The Limits of “Looking Through”
The ECB’s recent strategy assessment provides further nuance (ECB, 2025). The “medium-term orientation” of monetary policy explicitly allows policymakers to look through temporary supply shocks to avoid unnecessary volatility in activity and employment. The ECB also emphasizes the limits of this approach. Persistent or large shocks risk de-anchoring inflation expectations, requiring a more forceful response. Large, sustained deviations can destabilise longer-term inflation expectations, necessitating more aggressive monetary tightening, but this may end up decreasing disproportionately poorer households’ welfare.
The emerging picture is one of competing forces. Heterogeneity and labour market frictions amplify the welfare cost of unemployment, strengthening the case for a less aggressive monetary policy reponse to energy shocks. On the other hand, structural changes—such as more persistent shocks and the risk of de-anchoring—strengthen the case for tighter policy.
The policy problem is therefore what economist call “state-dependent”, i.e. it must depends on other factors other than the simple size of the energy shock. When inflation expectations are well anchored and shocks are perceived as transitory, the Gnocato (2025) logic dominates: accommodating some inflation can improve welfare by limiting unemployment and protecting vulnerable households. When expectations are at risk of de-anchoring, the BIS and ECB concerns become paramount: failing to respond forcefully may lead to larger and more persistent inflation, ultimately requiring even more costly tightening.
Policy Implications
What does this imply for central banks? First, the distinction between headline and core inflation remains essential. Both the Gnocato model and empirical evidence support fully looking through the energy component, which is largely exogenous and does not directly affect domestic production decisions.

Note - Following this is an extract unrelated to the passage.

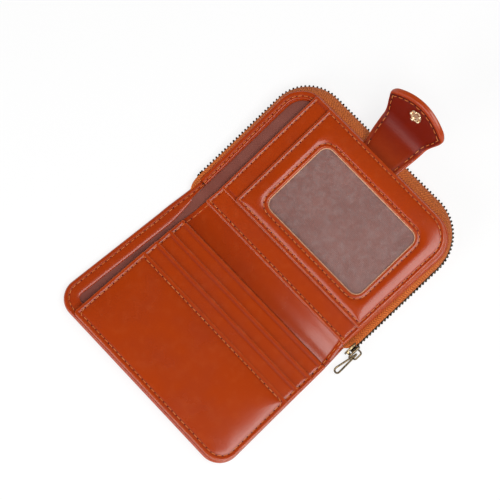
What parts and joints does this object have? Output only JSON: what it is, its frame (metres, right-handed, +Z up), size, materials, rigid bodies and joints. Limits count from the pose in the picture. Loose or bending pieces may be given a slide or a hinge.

Second, the response to core inflation should be calibrated to labour market conditions and distributional considerations. A mechanical rule reacting aggressively to core inflation may be suboptimal when unemployment risk is high and heterogeneity is significant.
Third, communication becomes more challenging. The traditional narrative—ignore energy shocks and focus on core—must be supplemented with an explanation of why some accommodation of core inflation may be desirable in certain states of the world.
Finally, monetary policy cannot bear the entire burden. As the ECB notes, fiscal policy is better suited to address distributional effects directly. Targeted transfers to vulnerable households can mitigate the need for monetary accommodation, allowing central banks to focus more squarely on price stability.
References:
BIS (Bank of International Settlement) (2025). Commodity prices and monetary policy: Old and new challenges (BIS Bulletin No. 96). Edited by: Avalos, F., Banerjee, R., Burgert, M., Hofmann, B., Manea, C., & Rottner, M.
ECB (European Central Bank). (2025). Report on monetary policy tools, strategy and communication (Occasional Paper Series No. 372). European Central Bank.